Napoli explains that she grew up with poor vision and, by the time that Wiesner approached her about the project, she thought she was going blind.

“And besides, I just don’t relate to the world visually all that well.”

But when Wiesner showed her a stack of drawings and asked whether she saw a novel in them, something clicked. The authors intertwined perspectives and talents to produce Fish Girl, an adaptation of the Andersen fairy tale that Kirkus Review says “transport[s] readers under the sea, introducing them to a modern-day heroine who longs to be part of their world.”

An award-winning author of more than 70 books for children and young adults, Napoli spoke at TEDxSwarthmore about why banned books are the kinds of books that children should read.

As a linguist, Napoli has authored, co-authored, edited and/or co-edited 17 books, ranging from theoretical linguistics to practical matters in language structure and use, including matters of interest to d/Deaf people. A fellow at the Linguistic Society of America (LSA), she has spearheaded several linguistics conferences and, as the first full-time linguist at Swarthmore, helped build the College’s linguistics program from “a few courses here and there” to a strong and eclectic department. A strong advocate for the deaf and hearing impaired, as well, Napoli received the LSA's 2014 Linguistics, Language, and the Public Award.

She recently sat down to describe how Fish Girl differs from her previous books, how she and Wiesner got out of their comfort zones to produce it, and the challenges of exploring complex themes in a book geared partly to children.
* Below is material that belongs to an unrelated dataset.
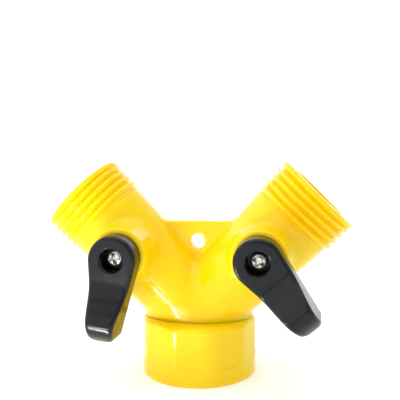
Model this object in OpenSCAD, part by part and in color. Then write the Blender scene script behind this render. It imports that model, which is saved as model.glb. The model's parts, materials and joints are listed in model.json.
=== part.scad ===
// Two-way garden hose splitter: a Y housing with two quarter-turn ball valves
// and a swivel coupling nut. Millimetres, +Z up along the inlet, which is the
// nut's own axis; the levers are on the -Y side. The origin is the centre of
// the nut's bottom face.

/* [Housing] */
// Height at which the axes of the two arms cross
crossing_z = 18; // [17.5:0.25:19]
// Angle of each arm from the vertical
arm_angle = 45; // [44:0.5:46]
// Length of an arm from the crossing to the rim of its outlet
arm_length = 50.5; // [50:0.25:54]
// Outer radius of an arm at the crossing
arm_root_radius = 10.6; // [10.4:0.1:11]
// Outer radius of an arm at the foot of its thread
arm_end_radius = 12.6; // [12.4:0.1:12.9]
// Height of the web's flat top
web_top_z = 45.3; // [44:0.25:47]
// Thickness of the web
web_thickness = 4; // [3:0.25:6]
// Radius of the hang hole in the web
hang_radius = 2.2; // [1.6:0.1:2.4]

/* [Hose thread] */
// Distance between neighbouring ridges, 11.5 to the inch
thread_pitch = 2.2087; // [2.2:0.0001:2.22]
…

How did your collaboration begin?

David had been making drawings of fish swimming around in houses since he was in art school. He’d been fooling around with them for more than 20 years, but he couldn’t see a story in them. He figured it would gel someday, but it never did. And then he noticed that the graphic novel as an art form had become something that’s really interesting and garnering more respect in recent years — librarians no longer wrinkle their noses when a kid asks for a graphic novel. But to get it to where he wanted it, he came to me, because he thinks in terms of picture books whereas I'm comfortable with novels.

What was your role in the process?

Fish Girl book cover

I told David to leave his drawings with me and go away [laughs]. I spread them out on the floor and sat in the middle of them day after day until I started seeing the connections from one to another. I love that kind of puzzle. I had what looked like somebody’s photo album, where they had shaken it and some photos had fallen out at random. I didn't know what order of time they were and who these characters were and how they related to one another. But the puzzle came together over the course of a several months. When I handed David a draft, he said, ‘Oh, this is it.’

To which age groups were you appealing?

That was interesting for us to navigate. I write for all ages, but often fairy tales and fantasy. David writes for much younger people. But this book had some complex themes — it can be read as a tale of abuse. We both had to be comfortable with that and with her age. Portraying a mermaid, who is human and naked from the waist up, is tricky. But since she's just on the cusp of adolescence, I think you can read the story one way as an eight- or nine- or ten-year-old, and another way as a teenager. And adults will read it even more differently, because in my opinion it’s a very dark tale.

What’s your next project?

Right now I’m working on another middle-grade novel called ‘Hunger,’ which starts out in 1846, in western Ireland. So we're already a year into the potato famine, and it looks at this group of families and one girl in particular, and what happens to everyone. It's all about how horrible it is to be starving to death, but also about the injustice of the situation and about how hard it is to think of leaving your homeland to emigrate to somewhere else, and how hard it is to stay behind when there's so little hope behind. I think I got into writing that as I watched the anti-immigration talk that was going on before [the presidential election]. I often write things based on my needs  and on how I emotionally respond to something, and that issue just spoke to me very powerfully.